*TASK INSTRUCTIONS:*
Work out how many lines of the listing hold the string "from". Answer with that number alone.

*GIVEN INFORMATION:*

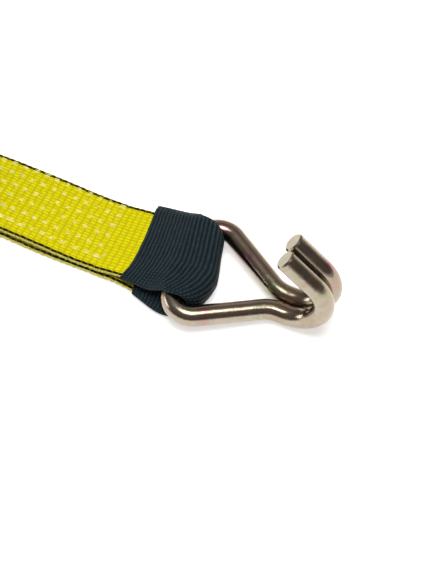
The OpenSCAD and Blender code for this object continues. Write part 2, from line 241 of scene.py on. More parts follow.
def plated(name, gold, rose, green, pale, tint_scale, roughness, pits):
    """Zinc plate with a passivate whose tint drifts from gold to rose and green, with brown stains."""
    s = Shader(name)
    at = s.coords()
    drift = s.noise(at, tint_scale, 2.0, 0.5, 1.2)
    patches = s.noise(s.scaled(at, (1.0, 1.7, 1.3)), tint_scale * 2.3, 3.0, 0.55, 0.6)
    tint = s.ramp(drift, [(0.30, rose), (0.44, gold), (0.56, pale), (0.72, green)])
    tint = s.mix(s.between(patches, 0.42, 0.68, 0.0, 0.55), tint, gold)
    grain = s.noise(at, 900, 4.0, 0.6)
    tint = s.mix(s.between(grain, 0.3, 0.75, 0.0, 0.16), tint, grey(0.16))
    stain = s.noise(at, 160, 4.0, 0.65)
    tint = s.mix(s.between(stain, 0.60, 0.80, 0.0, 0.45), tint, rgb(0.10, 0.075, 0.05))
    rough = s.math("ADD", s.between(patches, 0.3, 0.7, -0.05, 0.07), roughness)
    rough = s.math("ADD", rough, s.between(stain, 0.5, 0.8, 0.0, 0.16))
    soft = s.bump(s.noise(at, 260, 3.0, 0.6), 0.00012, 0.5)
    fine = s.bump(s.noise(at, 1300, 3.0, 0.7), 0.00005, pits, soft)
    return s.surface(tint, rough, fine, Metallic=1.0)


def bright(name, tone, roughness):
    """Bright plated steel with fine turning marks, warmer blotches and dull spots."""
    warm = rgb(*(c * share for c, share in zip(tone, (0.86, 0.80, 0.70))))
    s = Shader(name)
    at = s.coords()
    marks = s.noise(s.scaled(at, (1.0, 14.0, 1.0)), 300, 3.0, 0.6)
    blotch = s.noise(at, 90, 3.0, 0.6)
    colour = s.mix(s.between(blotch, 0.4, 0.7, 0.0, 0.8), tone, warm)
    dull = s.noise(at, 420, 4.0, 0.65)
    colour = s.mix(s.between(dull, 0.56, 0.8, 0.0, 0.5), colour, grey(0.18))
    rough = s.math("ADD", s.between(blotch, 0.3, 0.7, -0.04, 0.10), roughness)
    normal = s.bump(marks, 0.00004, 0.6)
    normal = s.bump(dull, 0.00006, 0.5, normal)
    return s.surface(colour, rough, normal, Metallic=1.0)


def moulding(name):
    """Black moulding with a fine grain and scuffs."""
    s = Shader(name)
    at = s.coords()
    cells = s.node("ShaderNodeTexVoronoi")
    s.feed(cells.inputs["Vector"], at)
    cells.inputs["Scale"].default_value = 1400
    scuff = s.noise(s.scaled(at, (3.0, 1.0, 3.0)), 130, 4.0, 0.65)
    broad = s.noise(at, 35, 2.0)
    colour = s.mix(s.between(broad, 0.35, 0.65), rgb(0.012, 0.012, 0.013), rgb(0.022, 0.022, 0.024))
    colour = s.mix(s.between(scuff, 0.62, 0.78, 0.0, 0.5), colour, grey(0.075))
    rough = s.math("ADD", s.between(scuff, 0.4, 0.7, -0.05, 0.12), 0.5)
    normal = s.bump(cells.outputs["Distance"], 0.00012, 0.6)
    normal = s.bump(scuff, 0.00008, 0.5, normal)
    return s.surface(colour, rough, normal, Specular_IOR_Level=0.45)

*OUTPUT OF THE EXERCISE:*
2